Considering she got her original movie part because she was thinner than another girl, Lambert holds no illusions about the power of looks in the film industry.

"I was a bit stupid when I was younger, I thought being an actress was about having a gift and practicing your craft. That how you looked should be unimportant. It's taken me a long time to realize that's bulls---, that how you look is extremely influential. Unless you've got great tits and good teeth, you're not going to get a good part. Some people come out and make a difference occasionally, but nothing's changed.

"That's why I feel inspired. I think it's wrong. It's not fair and it can affect you, your sisters or your daughters. I'm serious about one day producing things in praise of older women."Lambert said her interest in producing films heralds her personal realization that growing older can be "extraordinarily liberating".

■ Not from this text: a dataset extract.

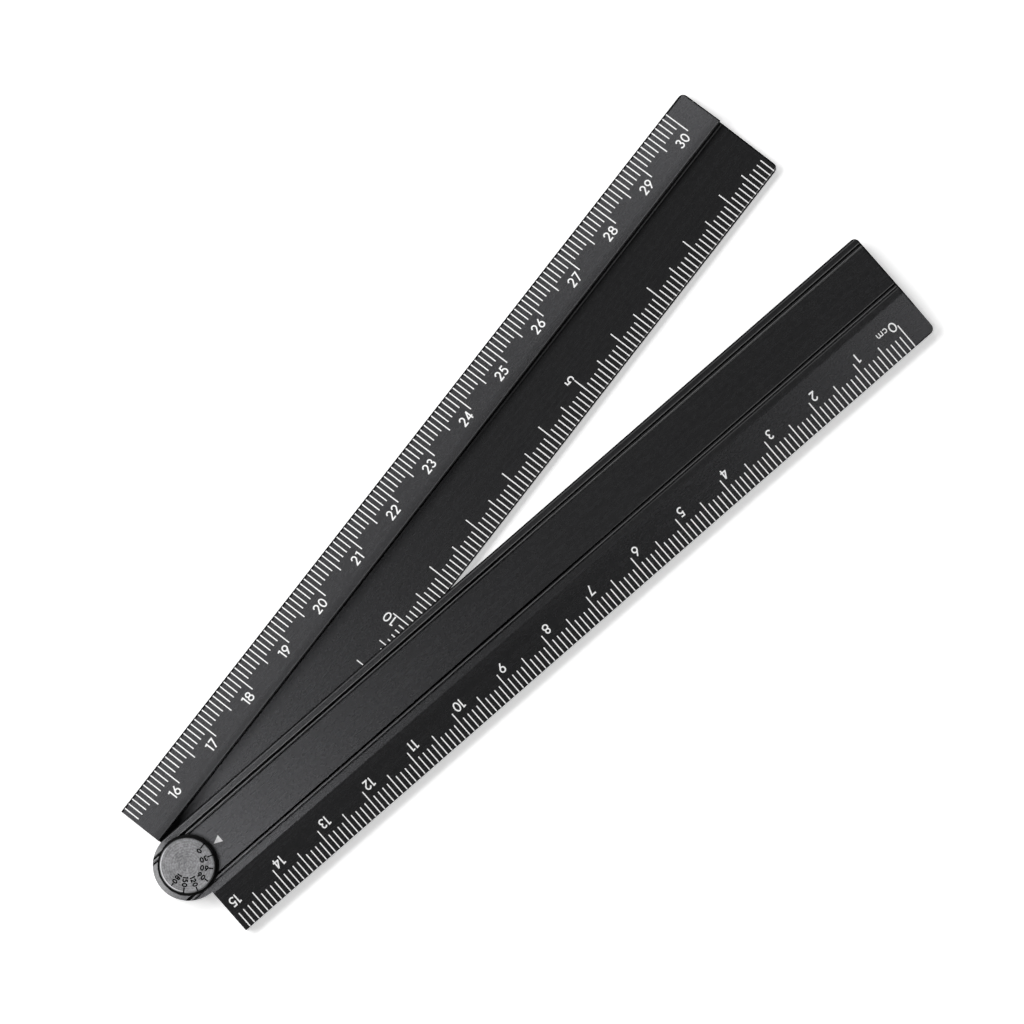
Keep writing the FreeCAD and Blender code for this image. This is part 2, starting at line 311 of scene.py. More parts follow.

But whether or not she can find true freedom from her most famous character is another story.

When asked if she would offer any mature words of advice to herself as a 19 year old actress, Lambert talked of looking at fame with "ruthlessly clear eyes".

Her words were perhaps the most haunting indicator of the hidden price she has paid. "Be very, very careful. Never assume that no-one's going to be dead-obsessed about you."